If you are with a partner that you know you want to take the next step with, you may have thought about proposing soon. Sometimes this thought process can take a while and you may end up taking longer than you partner would want you to take. According to The Press & Journal, there are risks associated with waiting too long to pop the question. While we definitely don’t recommend pressuring anyone to propose if they are not ready, we also understand that waiting around forever is not acceptable either. Below, we wanted to share the Risk of Waiting Too Long To Propose:
1. Break Up
In a recent survey, 10% of women said they would dump a partner for taking too long. If you have been in a relationship for a long time and you know your partner is the one, it is probably time to start thinking of taking your relationship to the next level. If you are not sure after spending a few years together, then maybe it is not meant to be a forever thing.
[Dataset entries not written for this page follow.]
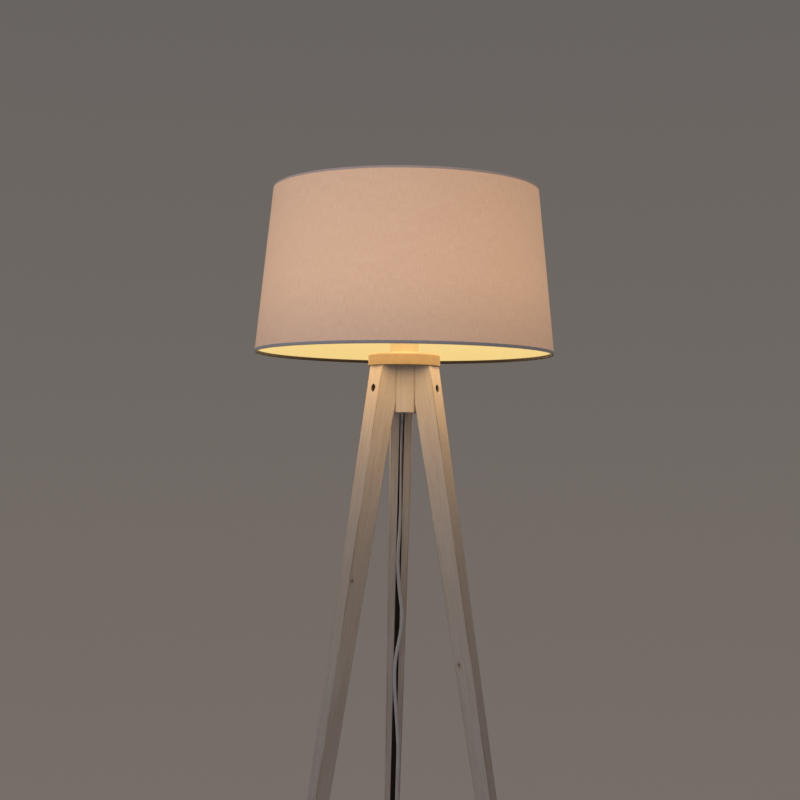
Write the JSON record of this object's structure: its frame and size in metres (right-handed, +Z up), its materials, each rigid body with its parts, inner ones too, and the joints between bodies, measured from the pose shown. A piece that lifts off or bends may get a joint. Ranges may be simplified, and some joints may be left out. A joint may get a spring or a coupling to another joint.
{
  "type": "tripod floor lamp",
  "caption": "Floor lamp with three tapered wooden legs bolted to a hexagonal block, a round top disc and a tapered cloth drum shade, with a corded foot switch and plug.",
  "frame": {"origin": "on the floor under the lamp's axis", "axes": "+Z up along the lamp's axis, +Y towards the rear leg, which carries the cord"},
  "size_m": [0.45, 0.4535, 1.37],
  "materials": {
    "whitewashed_wood": "whitewashed, open grain, worn edges",
    "zinc_steel": "zinc plated",
    "brass": "bright",
    "pad_plastic": "matt",
    "white_plastic": "moulded, matt",
    "porcelain": "glazed",
    "shell_metal": "bright",
    "dark_glass": "glossy",
    "bulb_plastic": "satin",
    "opal_glass": "opal, lit",
    "board": "matt",
    "shade_cloth": "linen weave, pale",
    "liner_plastic": "matt",
    "white_metal": "satin white",
    "cord_sheath": "soft, flat twin",
    "wire_sheath": "soft",
    "tie_plastic": "matt",
    "switch_plastic": "moulded, satin",
    "button_plastic": "moulded, satin"
  },
  "bodies": {
    "stand": {"centre_contact": "brass", "cord_coil": "cord_sheath", "cord_grip": "white_plastic", "cord_tie": "tie_plastic", "core_wires": "wire_sheath", "disc_screws": "zinc_steel", "foot_pads": "pad_plastic", "head_block": "whitewashed_wood", "holder_base": "white_plastic", "holder_body": "white_plastic", "holder_core": "porcelain", "inner_cord": "cord_sheath", "leg_bolts": "zinc_steel", "leg_left": "whitewashed_wood", "leg_rear": "whitewashed_wood", "leg_right": "whitewashed_wood", "mains_cord": "cord_sheath", "pin_sleeves": "tie_plastic", "plug_body": "switch_plastic", "plug_lead": "cord_sheath", "plug_pins": "brass", "plug_relief": "switch_plastic", "plug_tail": "cord_sheath", "screw_shell": "shell_metal", "support_ring": "white_plastic", "switch_base": "switch_plastic", "switch_cover": "switch_plastic", "switch_mechanism": "board", "switch_reliefs": "switch_plastic", "switch_screws": "zinc_steel", "switch_spring": "zinc_steel", "switch_wires": "wire_sheath", "terminal_screws": "brass", "threaded_inserts": "brass", "threaded_tube": "zinc_steel", "top_disc": "whitewashed_wood", "tube_nut": "zinc_steel", "tube_washer": "zinc_steel"},
    "shade": {"shade_fabric": "shade_cloth", "shade_liner": "liner_plastic", "top_wire_ring": "white_metal", "bottom_wire_ring": "white_metal", "top_rim_binding": "shade_cloth", "bottom_rim_binding": "shade_cloth", "shade_spokes": "white_metal", "fitter_ring": "white_metal"},
    "shade_ring": {"shade_ring": "white_plastic"},
    "bulb": {"bulb_contact": "brass", "bulb_insulator": "dark_glass", "bulb_cap": "shell_metal", "bulb_neck": "bulb_plastic", "bulb_globe": "opal_glass", "led_board": "board"},
    "switch_button": {"switch_button": "button_plastic"}
  },
  "joints": [
    {"name": "shade_turn", "type": "hinge", "parent": "stand", "child": "shade", "pos_m": [0, 0, 1.16], "axis": [0, 0, 1], "continuous": true},
    {"name": "shade_ring_turn", "type": "hinge", "parent": "stand", "child": "shade_ring", "pos_m": [0, 0, 1.165], "axis": [0, 0, 1], "range_deg": [0, 1080]},
    {"name": "bulb_turn", "type": "hinge", "parent": "stand", "child": "bulb", "pos_m": [0, 0, 1.17], "axis": [0, 0, 1], "range_deg": [0, 1080]},
    {"name": "switch_press", "type": "slide", "parent": "stand", "child": "switch_button", "axis": [0, 0, -1], "range_m": [0, 0.0025], "stiffness_N_per_m": 400, "springref_m": -0.004, "deforming": ["switch_spring"]}
  ]
}
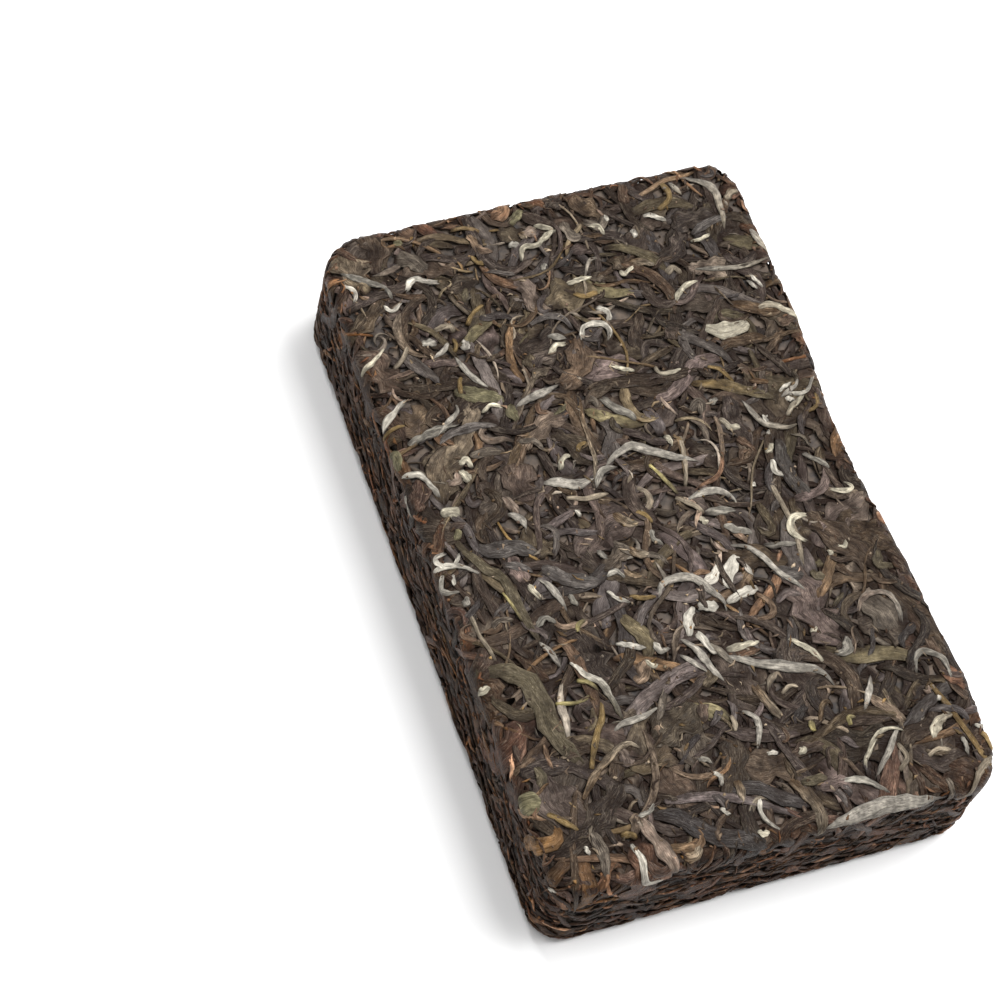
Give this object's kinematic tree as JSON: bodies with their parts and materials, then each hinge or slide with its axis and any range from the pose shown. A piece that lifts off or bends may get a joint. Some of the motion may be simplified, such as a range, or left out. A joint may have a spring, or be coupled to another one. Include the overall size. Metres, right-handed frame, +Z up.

Of course, the definition of “too long” is very subjective and varies depending on the couple. It is solely dependent only the relationship between you and your partner and outside influences shouldn’t sway you one way or another. As long as you two are on the same page about your goals and relationship, then your partner might be starting the clock.
2. Cause Stress
If your partner is ready to take the next step, it can become very stressful if you are dragging your feet on proposing. Your partner could constantly start “dropping hints” or begin giving you ultimatums about when to propose. That kind of pressure is sure to cause you stress and can really put a damper on your relationship. You can try to dampen the stress by expressing to your partner your need for more time, but this would only be a temporary fix.
3. Feel Resentful
One lasting side effect for taking too long to propose is that your partner may begin to feel resentful. It may even get amplified if your partner has noticed friends and family around them getting engaged themselves. They may feel as though something must be wrong with them that is making you not want to pop the question. Or they may start feeling like you just don’t value them or take them seriously. And the scary thing about feelings of resentment is that they tend to last a really long time. So even if you propose and get married, there could be those lingering feelings or fear that you only proposed because you were pressured. This is yet another risk of waiting too long to propose.
4. Downward Spiral
Feelings of resentment can start another process that is bad news for your relationship. If you wait too long, you partner may talk to their friends negatively about you about this and this can spiral from there. Your partner might start having negative feeling start to appear about your and this can cause some heavy damage to your happiness and your relationship.
5. May Say No
If you have waited a long time to propose and your partner is already feeling resentful, then your partner may say no if you do decide to propose. The stress of having to give ultimatums and constantly nagging about a proposal may have worn them down. When you finally do propose, they may end up feeling you are only doing it to quiet them and now they don’t want to say yes. Of course, this would be the ultimate heartbreak due to different timelines you and your partner have.
6. Find Someone Else
In the recent survey mentioned above, some participants admitted they had met someone else while waiting for their engagement in vain. Granted, if your partner finds someone while they are dating you then maybe they aren’t worthy of marrying anyway. However, if your partner really wants to get married and start a family and they don’t feel you are willing to meet their needs, then it is a real risk. If your partner believes you have all the qualities they’re looking for but just have not taken the next step, then someone else that has similar qualities and is willing to take that step would sound a lot more enticing to them.
7. May Choose To Propose
If your partner really wants to get engaged and they don’t feel like you are every going to step up – they may decide to propose themselves. This isn’t necessarily a negative thing. However, if you are a man that really wouldn’t want a woman to propose to you, this could be a nightmare for you. But if you are not proposing and your partner is ready for that step, they may feel like they have no other choice.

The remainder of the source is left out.